The Meretz leader said that the Israeli government already marks goods made in colonies as per its trade agreement with the European Union and the OECD (Organisation for Economic Cooperation and Development.)

“There is no way Meretz will withdraw the bill which just clarifies for Israeli consumers — the distinction between products made in Israel and those made in the territories it captured 48 years ago.”

“If Netanyahu wants to cancel this distinction and the heavy price the colonies exact from Israel he is more than welcome to begin negotiating a permanent agreement [with the Palestinians] and end the occupation. Until then he will have to learn to live with the devastating ramifications of his policy,” Galon said.

The Meretz proposal coincides with a Hareetz claim that the Israeli Ahava Dead Sea cosmetics company is investigating opening an additional factory inside the Green Line.

While the company’s main production location is at the southeastern end of the West Bank on the edge of the Dead Sea (components of which are used in the manufacture of its products), Haaretz argues that the new plant will allow Ahava to export its products to nations concerned by colony production and to gain the benefits of the free trade agreement between Israel and the EU.

In a statement, Ahava acknowledged it is considering a new factory, but sidestepped the political ramifications. “In light of expanding production needs and changes in regulations for cosmetic products in some Western nations, Ahava is indeed examining the possibility of opening an additional factory. One of the possibilities is the Tamar Regional Council. Other possibilities are also being looked into. As of now there is no final decision.”

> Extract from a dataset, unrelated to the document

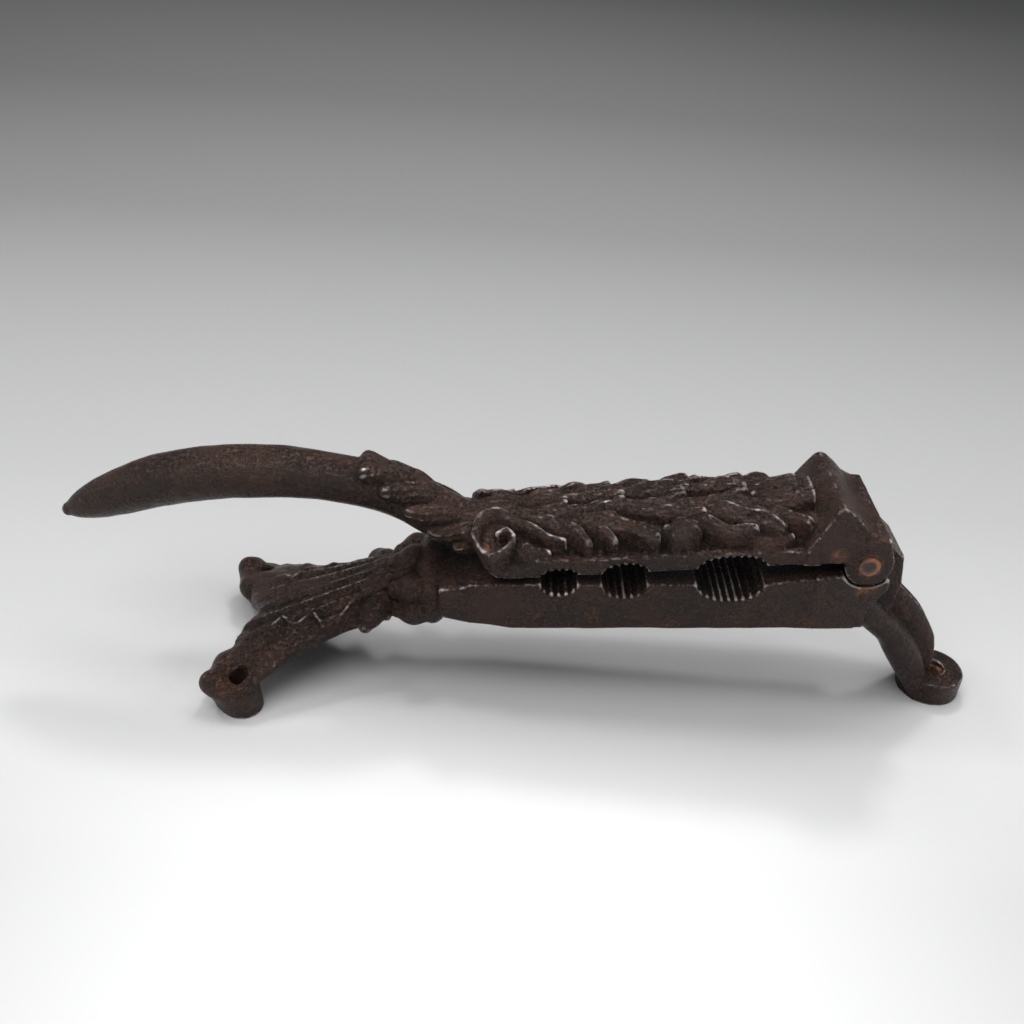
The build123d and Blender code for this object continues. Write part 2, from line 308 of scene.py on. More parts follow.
def crown_height(u, y):
    """Height of the upper jaw's back: worn acanthus in mirrored halves over a cushion, and a plain border."""
    border = 2.0 + 3.0 * smooth(u, -96, -24)
    crown = read(CROWN_LINE, u)
    across = np.clip(np.abs(y) / 17.2, 0, 1)
    skin = crown - (crown - border - 2.2) * across**2.4
    shoulder = 1 - smooth(u, -100, -90)
    slope = 9.6 - 0.70 * np.clip(np.abs(y) - 4.8, 0, None)
    skin = skin * (1 - shoulder) + slope * shoulder
    skin = skin + 0.35 * np.sin(u * 0.37 + np.abs(y) * 0.5) + 0.25 * np.sin(u * 0.83 - np.abs(y) * 0.7 + 1.0)
    wall = smooth(np.abs(y), 11.2, 15.2) * (1 - shoulder)
    height = (skin - 2.6) * (1 - wall) + np.minimum(border - 0.2, skin - 2.6) * wall
    for spine, half, depth, rise, tip, lean, dish in CROWN_LOBES:
        height = soft_max(height, skin + lobe(u, y, spine, half, depth, rise, tip, 0.22, lean, dish), 0.3)
    height = volute(u, y, height, skin)
    outside = smooth(np.abs(y), 10.5, 14.5)
    height = height - 3.0 * smooth(u, -17.5, -14.0) * outside + 2.0 * smooth(u, -23, -14.5) * (1 - outside)
    ledge = smooth(np.abs(y), 16.0, 16.7) * smooth(u, -102, -97)
    return height * (1 - ledge) + np.minimum(height, border) * ledge, border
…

An editorial on Tuesday in Haaretz welcomed the BDS (Boycott, Divestment and Sanctions) movement and the EU stance. “Any international move that makes it clear to Israel that this “consistent trend” of growth in the number of colonists is destructive to Israel itself bolsters the chance that, someday, Israel will also have a government that understands this,” it stated.

The editorial is blunt about Israel’s situation, warning “It’s convenient for the right to claim that the pressure to boycott Israel stems from anti-Semitism rather than opposition to its insistence on continuing the colony enterprise and its refusal to make progress, in good faith, on an agreement with the Palestinians. But this is a fundamentally false claim that is meant to mobilise Israelis to defend the colonies. It’s true that one goal of the BDS movement is to return the Palestinian refugees to Israel. But it’s also clear that this isn’t the goal of serious players worldwide that are beginning to lose patience with the Israeli delusion: on the one hand, its desire to belong to the world’s advanced democracies; on the other, its insistence on keeping the Palestinians under an apartheid regime.”

“The prime minister’s policy, throughout his years in office, is what has turned many people worldwide against Israel,” warned the Haaretz editorial, “and that this policy is leading Israel itself to disaster.”